> **Prompt**
Nothing may be dropped or altered: reproduce all the data.

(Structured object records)
::::

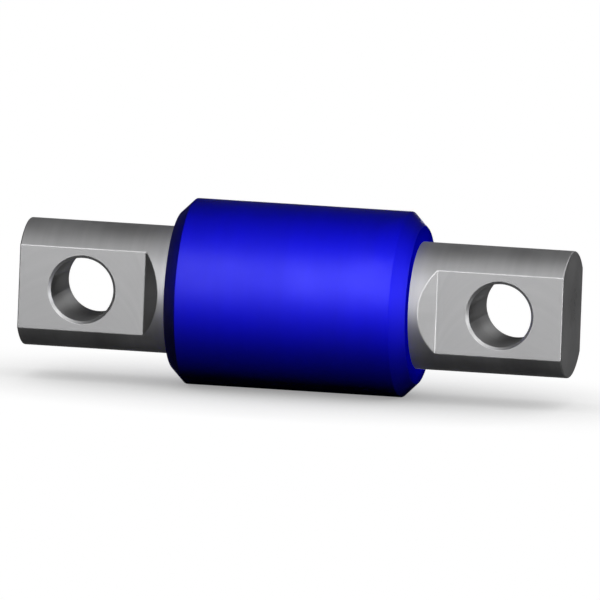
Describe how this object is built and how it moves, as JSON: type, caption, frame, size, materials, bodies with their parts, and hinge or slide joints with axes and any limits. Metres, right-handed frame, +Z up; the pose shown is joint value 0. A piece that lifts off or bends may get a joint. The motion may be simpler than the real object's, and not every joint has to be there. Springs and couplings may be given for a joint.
{
  "type": "torque rod bushing",
  "caption": "Torque rod bushing: a round chamfered polyurethane sleeve moulded on a steel bar pin whose milled flat ends are cross-drilled for bolts.",
  "frame": {"origin": "middle of the bushing, on the axis of the bar pin", "axes": "+X along the bar pin, +Y along the bolt holes and square to the milled flats, +Z up across the flats"},
  "size_m": [0.1798, 0.0602, 0.0603],
  "materials": {
    "machined_steel": "satin, turned bar with milled flats",
    "blue_polyurethane": "semi-gloss, moulded and turned"
  },
  "bodies": {
    "root": {"bar_pin": "machined_steel", "bushing_sleeve": "blue_polyurethane"}
  },
  "joints": []
}
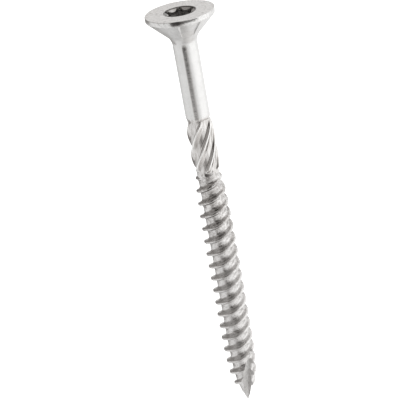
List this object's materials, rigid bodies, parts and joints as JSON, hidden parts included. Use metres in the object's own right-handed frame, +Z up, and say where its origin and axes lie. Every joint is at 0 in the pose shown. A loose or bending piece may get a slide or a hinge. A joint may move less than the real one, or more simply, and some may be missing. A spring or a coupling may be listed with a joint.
{
  "type": "construction screw",
  "caption": "Countersunk construction screw with six-lobe drive, pockets under the head, plain shank, ribbed shank cutter, coarse double thread and cut point, lying at rest.",
  "frame": {"origin": "centre of the bottom of the bounding box, on the surface that the screw lies on", "axes": "+X runs from the head to the point, nearly along the screw's axis, which dips 2.7 degrees towards the point because the screw rests on its head's rim and a thread crest; +Z is up"},
  "size_m": [0.0802, 0.0122, 0.0123],
  "materials": {
    "stainless_steel": "bright, rolled and drawn"
  },
  "bodies": {
    "root": {"screw": "stainless_steel"}
  },
  "joints": []
}
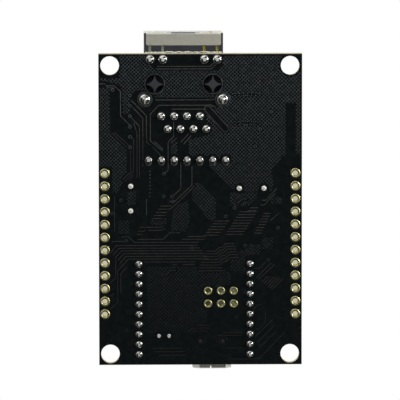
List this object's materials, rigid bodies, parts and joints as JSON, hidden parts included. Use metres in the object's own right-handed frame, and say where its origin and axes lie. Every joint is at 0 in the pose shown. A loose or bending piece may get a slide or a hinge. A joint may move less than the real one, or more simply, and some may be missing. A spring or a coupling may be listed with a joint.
{
  "type": "network development board",
  "caption": "Black network development board: shielded network jack, radio module sockets, USB socket, crystals, controller chips, plated pads along both edges and four corner holes.",
  "frame": {"origin": "centre of the four mounting holes, on the solder side of the board", "axes": "+Z from the solder side to the component side, +Y along the board away from the network jack, +X across the board"},
  "size_m": [0.0401, 0.0667, 0.0166],
  "materials": {
    "board": "black solder mask over glass laminate",
    "gold": "flash gold plate",
    "shield": "tin plated folded sheet",
    "black_plastic": "moulded black plastic",
    "contact": "gold plated spring metal",
    "tinned": "tinned wire",
    "solder": "bright solder",
    "green_light": "tinted clear moulding",
    "yellow_light": "tinted clear moulding",
    "can": "drawn metal can",
    "sleeve": "shrunk sleeve and pressed top",
    "chip": "fine moulded epoxy",
    "ceramic": "fired ceramic",
    "resistor": "glazed film",
    "indicator": "clear moulding"
  },
  "bodies": {
    "root": {"circuit_board": "board", "left_edge_pads": "gold", "right_edge_pads": "gold", "programming_pads": "gold", "network_jack_shield": "shield", "network_jack_housing": "black_plastic", "network_jack_insert": "black_plastic", "network_jack_springs": "contact", "network_jack_pins": "tinned", "link_light": "green_light", "activity_light": "yellow_light", "link_light_leads": "tinned", "activity_light_leads": "tinned", "radio_socket_left": "black_plastic", "radio_socket_right": "black_plastic", "radio_socket_left_contacts": "contact", "radio_socket_right_contacts": "contact", "seven_way_socket": "black_plastic", "seven_way_socket_contacts": "contact", "controller_crystal": "can", "network_crystal": "can", "controller_crystal_leads": "tinned", "network_crystal_leads": "tinned", "smoothing_capacitor": "sleeve", "smoothing_capacitor_leads": "tinned", "usb_shell": "shield", "usb_insert": "black_plastic", "usb_contacts": "contact", "microcontroller": "chip", "microcontroller_leads": "tinned", "network_controller": "chip", "network_controller_leads": "tinned", "voltage_regulator": "chip", "voltage_regulator_leads": "tinned", "chip_resistors": "resistor", "chip_resistor_ends": "tinned", "chip_capacitors": "ceramic", "chip_capacitor_ends": "tinned", "indicator_lights": "indicator", "indicator_light_ends": "tinned", "jack_pin_solder": "solder", "jack_light_solder": "solder", "jack_ground_solder": "solder", "seven_way_solder": "solder", "radio_socket_solder": "solder", "crystal_solder": "solder", "capacitor_solder": "solder"}
  },
  "joints": []
}
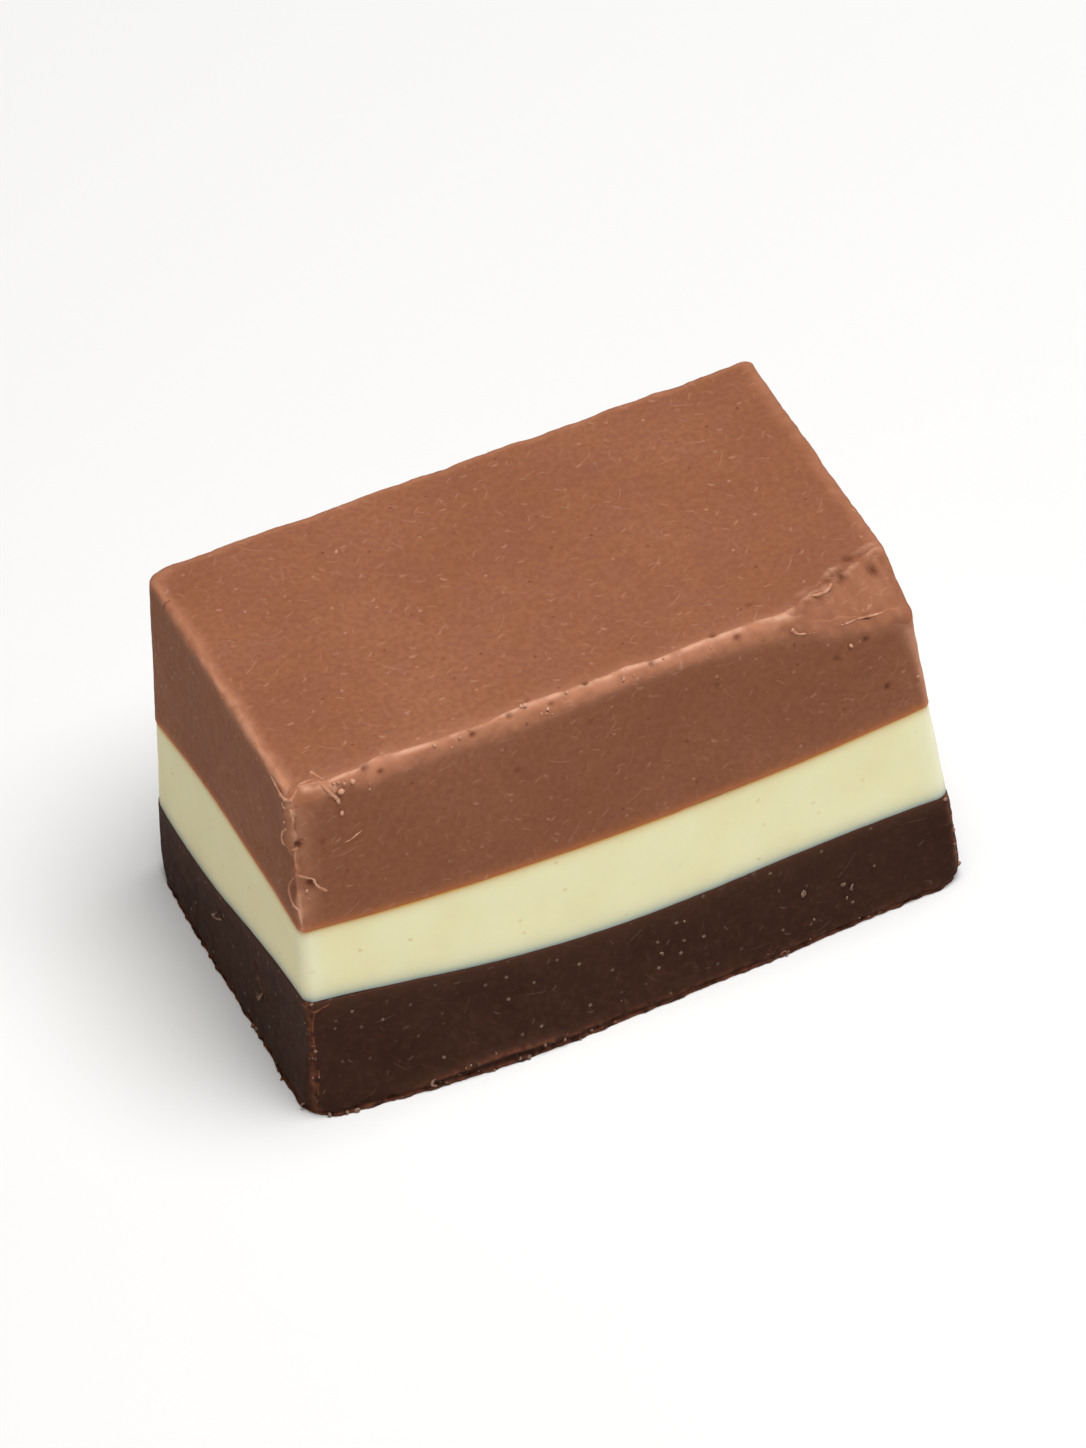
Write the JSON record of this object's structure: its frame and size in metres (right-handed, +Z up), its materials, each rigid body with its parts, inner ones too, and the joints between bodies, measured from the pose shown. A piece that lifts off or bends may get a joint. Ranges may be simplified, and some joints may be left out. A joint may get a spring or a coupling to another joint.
{
  "type": "layered nougat block",
  "caption": "Oblong block of layered nougat, milk-brown over white over dark, slightly tapered, with worn and crumbly edges, lying on its dark face.",
  "frame": {"origin": "middle of the underside, which is the flat dark face that the block rests on", "axes": "+X along the long side, +Y from the front to the back across the block, +Z up through the layers"},
  "size_m": [0.0304, 0.0194, 0.0168],
  "materials": {
    "dark_nougat": "satin",
    "white_nougat": "satin",
    "milk_nougat": "satin"
  },
  "bodies": {
    "root": {"dark_nougat_layer": "dark_nougat", "white_nougat_layer": "white_nougat", "milk_nougat_layer": "milk_nougat"}
  },
  "joints": []
}
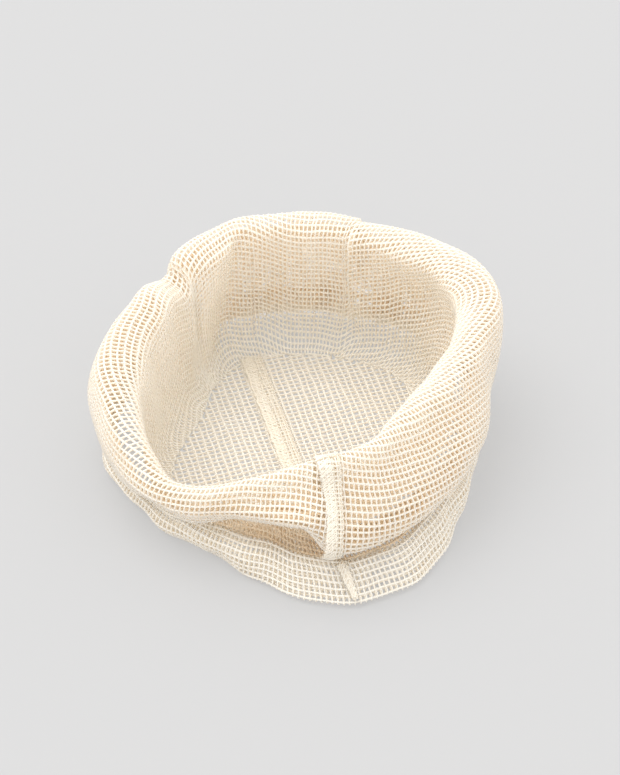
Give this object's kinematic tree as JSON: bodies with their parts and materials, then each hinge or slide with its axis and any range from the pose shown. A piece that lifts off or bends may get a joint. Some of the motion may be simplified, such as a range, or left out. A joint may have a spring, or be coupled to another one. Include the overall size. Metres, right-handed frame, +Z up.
{
  "type": "mesh produce bag",
  "caption": "Open cotton net produce bag standing with its mouth turned out and down as a cuff, with an overlocked side seam and a doubled hem.",
  "frame": {"origin": "on the table, below the middle of the bag's outline", "axes": "+Z up, -Y towards the front, where the bag's side seam with the deep tuck beside it is, +X to the right"},
  "size_m": [0.1924, 0.1942, 0.0769],
  "materials": {
    "cotton_net": "matte",
    "hem_net": "matte",
    "overlock": "matte",
    "stitching": "matte"
  },
  "bodies": {
    "root": {"left_panel_base": "cotton_net", "left_panel_wall": "cotton_net", "left_panel_cuff": "cotton_net", "left_panel_tuck": "cotton_net", "left_panel_hem": "hem_net", "right_panel_base": "cotton_net", "right_panel_wall": "cotton_net", "right_panel_cuff": "cotton_net", "right_panel_tuck": "cotton_net", "right_panel_hem": "hem_net", "side_seam_wall_allowance": "overlock", "side_seam_cuff_allowance": "overlock", "side_seam_hem_allowance": "overlock", "bottom_seam_allowance": "overlock", "left_hem_stitching": "stitching", "right_hem_stitching": "stitching"}
  },
  "joints": []
}
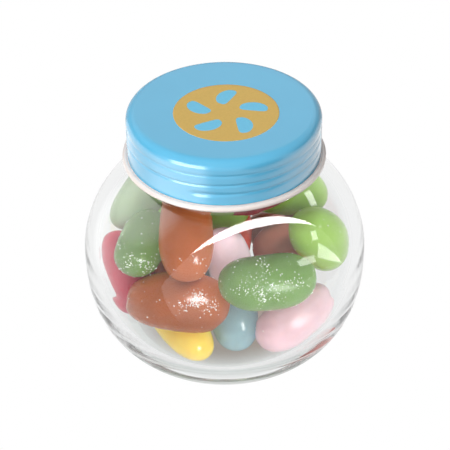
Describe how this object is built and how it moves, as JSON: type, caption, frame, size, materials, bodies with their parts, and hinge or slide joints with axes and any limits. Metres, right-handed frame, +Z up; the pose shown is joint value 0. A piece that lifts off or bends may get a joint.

::::

> **Output**
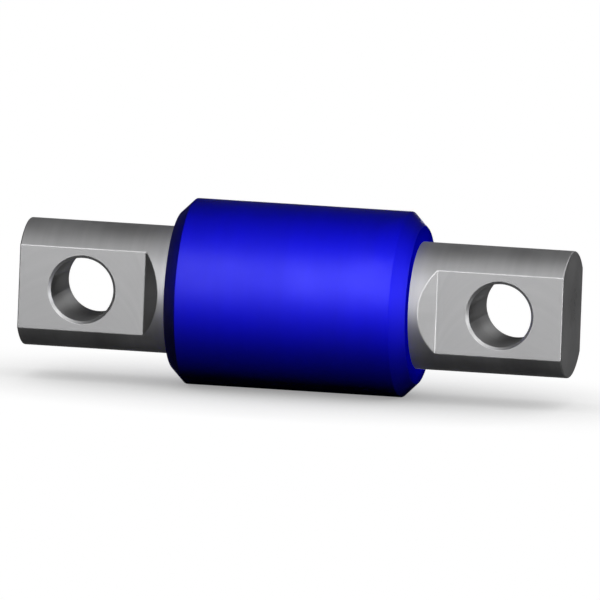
Describe how this object is built and how it moves, as JSON: type, caption, frame, size, materials, bodies with their parts, and hinge or slide joints with axes and any limits. Metres, right-handed frame, +Z up; the pose shown is joint value 0. A piece that lifts off or bends may get a joint. The motion may be simpler than the real object's, and not every joint has to be there. Springs and couplings may be given for a joint.
{
  "type": "torque rod bushing",
  "caption": "Torque rod bushing: a round chamfered polyurethane sleeve moulded on a steel bar pin whose milled flat ends are cross-drilled for bolts.",
  "frame": {"origin": "middle of the bushing, on the axis of the bar pin", "axes": "+X along the bar pin, +Y along the bolt holes and square to the milled flats, +Z up across the flats"},
  "size_m": [0.1798, 0.0602, 0.0603],
  "materials": {
    "machined_steel": "satin, turned bar with milled flats",
    "blue_polyurethane": "semi-gloss, moulded and turned"
  },
  "bodies": {
    "root": {"bar_pin": "machined_steel", "bushing_sleeve": "blue_polyurethane"}
  },
  "joints": []
}
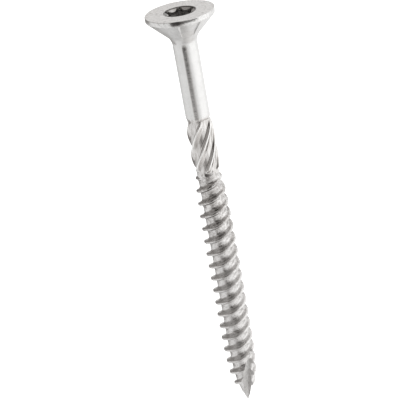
List this object's materials, rigid bodies, parts and joints as JSON, hidden parts included. Use metres in the object's own right-handed frame, +Z up, and say where its origin and axes lie. Every joint is at 0 in the pose shown. A loose or bending piece may get a slide or a hinge. A joint may move less than the real one, or more simply, and some may be missing. A spring or a coupling may be listed with a joint.
{
  "type": "construction screw",
  "caption": "Countersunk construction screw with six-lobe drive, pockets under the head, plain shank, ribbed shank cutter, coarse double thread and cut point, lying at rest.",
  "frame": {"origin": "centre of the bottom of the bounding box, on the surface that the screw lies on", "axes": "+X runs from the head to the point, nearly along the screw's axis, which dips 2.7 degrees towards the point because the screw rests on its head's rim and a thread crest; +Z is up"},
  "size_m": [0.0802, 0.0122, 0.0123],
  "materials": {
    "stainless_steel": "bright, rolled and drawn"
  },
  "bodies": {
    "root": {"screw": "stainless_steel"}
  },
  "joints": []
}
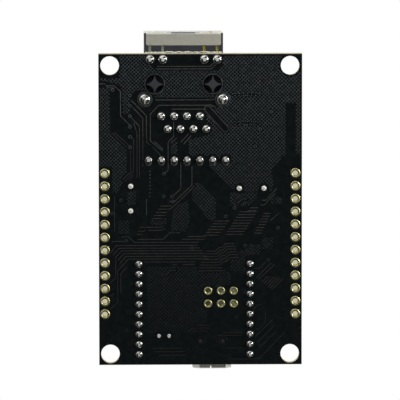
List this object's materials, rigid bodies, parts and joints as JSON, hidden parts included. Use metres in the object's own right-handed frame, and say where its origin and axes lie. Every joint is at 0 in the pose shown. A loose or bending piece may get a slide or a hinge. A joint may move less than the real one, or more simply, and some may be missing. A spring or a coupling may be listed with a joint.
{
  "type": "network development board",
  "caption": "Black network development board: shielded network jack, radio module sockets, USB socket, crystals, controller chips, plated pads along both edges and four corner holes.",
  "frame": {"origin": "centre of the four mounting holes, on the solder side of the board", "axes": "+Z from the solder side to the component side, +Y along the board away from the network jack, +X across the board"},
  "size_m": [0.0401, 0.0667, 0.0166],
  "materials": {
    "board": "black solder mask over glass laminate",
    "gold": "flash gold plate",
    "shield": "tin plated folded sheet",
    "black_plastic": "moulded black plastic",
    "contact": "gold plated spring metal",
    "tinned": "tinned wire",
    "solder": "bright solder",
    "green_light": "tinted clear moulding",
    "yellow_light": "tinted clear moulding",
    "can": "drawn metal can",
    "sleeve": "shrunk sleeve and pressed top",
    "chip": "fine moulded epoxy",
    "ceramic": "fired ceramic",
    "resistor": "glazed film",
    "indicator": "clear moulding"
  },
  "bodies": {
    "root": {"circuit_board": "board", "left_edge_pads": "gold", "right_edge_pads": "gold", "programming_pads": "gold", "network_jack_shield": "shield", "network_jack_housing": "black_plastic", "network_jack_insert": "black_plastic", "network_jack_springs": "contact", "network_jack_pins": "tinned", "link_light": "green_light", "activity_light": "yellow_light", "link_light_leads": "tinned", "activity_light_leads": "tinned", "radio_socket_left": "black_plastic", "radio_socket_right": "black_plastic", "radio_socket_left_contacts": "contact", "radio_socket_right_contacts": "contact", "seven_way_socket": "black_plastic", "seven_way_socket_contacts": "contact", "controller_crystal": "can", "network_crystal": "can", "controller_crystal_leads": "tinned", "network_crystal_leads": "tinned", "smoothing_capacitor": "sleeve", "smoothing_capacitor_leads": "tinned", "usb_shell": "shield", "usb_insert": "black_plastic", "usb_contacts": "contact", "microcontroller": "chip", "microcontroller_leads": "tinned", "network_controller": "chip", "network_controller_leads": "tinned", "voltage_regulator": "chip", "voltage_regulator_leads": "tinned", "chip_resistors": "resistor", "chip_resistor_ends": "tinned", "chip_capacitors": "ceramic", "chip_capacitor_ends": "tinned", "indicator_lights": "indicator", "indicator_light_ends": "tinned", "jack_pin_solder": "solder", "jack_light_solder": "solder", "jack_ground_solder": "solder", "seven_way_solder": "solder", "radio_socket_solder": "solder", "crystal_solder": "solder", "capacitor_solder": "solder"}
  },
  "joints": []
}
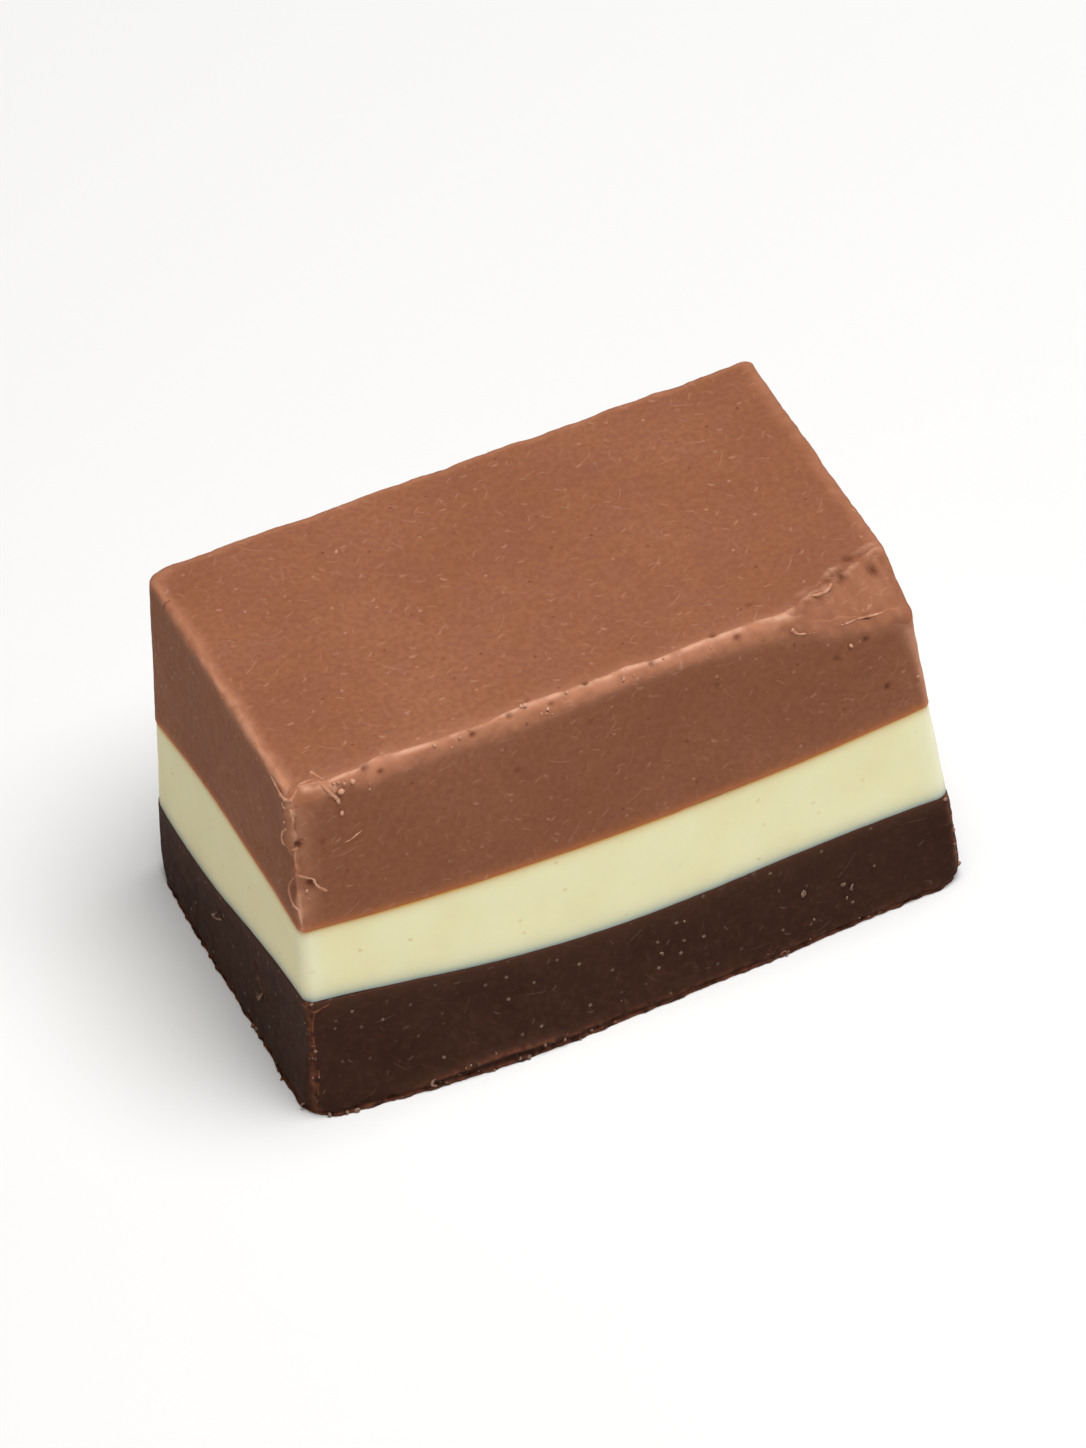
Write the JSON record of this object's structure: its frame and size in metres (right-handed, +Z up), its materials, each rigid body with its parts, inner ones too, and the joints between bodies, measured from the pose shown. A piece that lifts off or bends may get a joint. Ranges may be simplified, and some joints may be left out. A joint may get a spring or a coupling to another joint.
{
  "type": "layered nougat block",
  "caption": "Oblong block of layered nougat, milk-brown over white over dark, slightly tapered, with worn and crumbly edges, lying on its dark face.",
  "frame": {"origin": "middle of the underside, which is the flat dark face that the block rests on", "axes": "+X along the long side, +Y from the front to the back across the block, +Z up through the layers"},
  "size_m": [0.0304, 0.0194, 0.0168],
  "materials": {
    "dark_nougat": "satin",
    "white_nougat": "satin",
    "milk_nougat": "satin"
  },
  "bodies": {
    "root": {"dark_nougat_layer": "dark_nougat", "white_nougat_layer": "white_nougat", "milk_nougat_layer": "milk_nougat"}
  },
  "joints": []
}
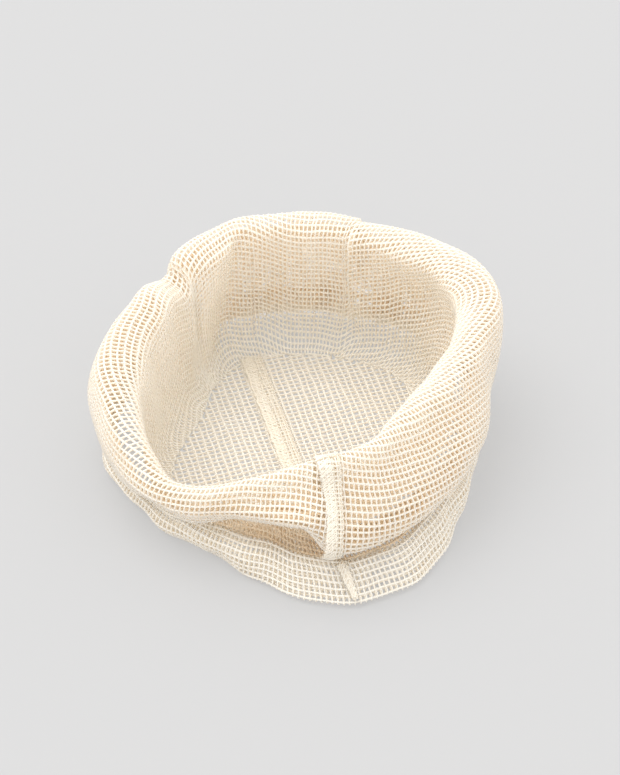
Give this object's kinematic tree as JSON: bodies with their parts and materials, then each hinge or slide with its axis and any range from the pose shown. A piece that lifts off or bends may get a joint. Some of the motion may be simplified, such as a range, or left out. A joint may have a spring, or be coupled to another one. Include the overall size. Metres, right-handed frame, +Z up.
{
  "type": "mesh produce bag",
  "caption": "Open cotton net produce bag standing with its mouth turned out and down as a cuff, with an overlocked side seam and a doubled hem.",
  "frame": {"origin": "on the table, below the middle of the bag's outline", "axes": "+Z up, -Y towards the front, where the bag's side seam with the deep tuck beside it is, +X to the right"},
  "size_m": [0.1924, 0.1942, 0.0769],
  "materials": {
    "cotton_net": "matte",
    "hem_net": "matte",
    "overlock": "matte",
    "stitching": "matte"
  },
  "bodies": {
    "root": {"left_panel_base": "cotton_net", "left_panel_wall": "cotton_net", "left_panel_cuff": "cotton_net", "left_panel_tuck": "cotton_net", "left_panel_hem": "hem_net", "right_panel_base": "cotton_net", "right_panel_wall": "cotton_net", "right_panel_cuff": "cotton_net", "right_panel_tuck": "cotton_net", "right_panel_hem": "hem_net", "side_seam_wall_allowance": "overlock", "side_seam_cuff_allowance": "overlock", "side_seam_hem_allowance": "overlock", "bottom_seam_allowance": "overlock", "left_hem_stitching": "stitching", "right_hem_stitching": "stitching"}
  },
  "joints": []
}
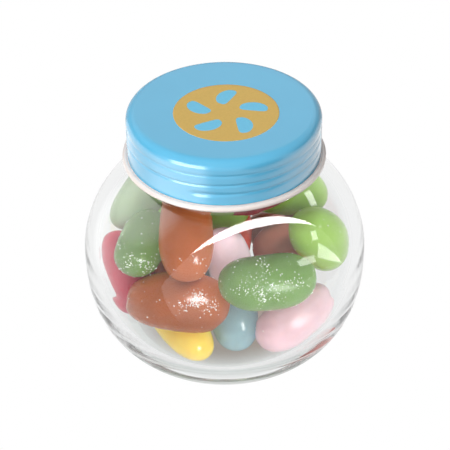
Describe how this object is built and how it moves, as JSON: type, caption, frame, size, materials, bodies with their parts, and hinge or slide joints with axes and any limits. Metres, right-handed frame, +Z up; the pose shown is joint value 0. A piece that lifts off or bends may get a joint.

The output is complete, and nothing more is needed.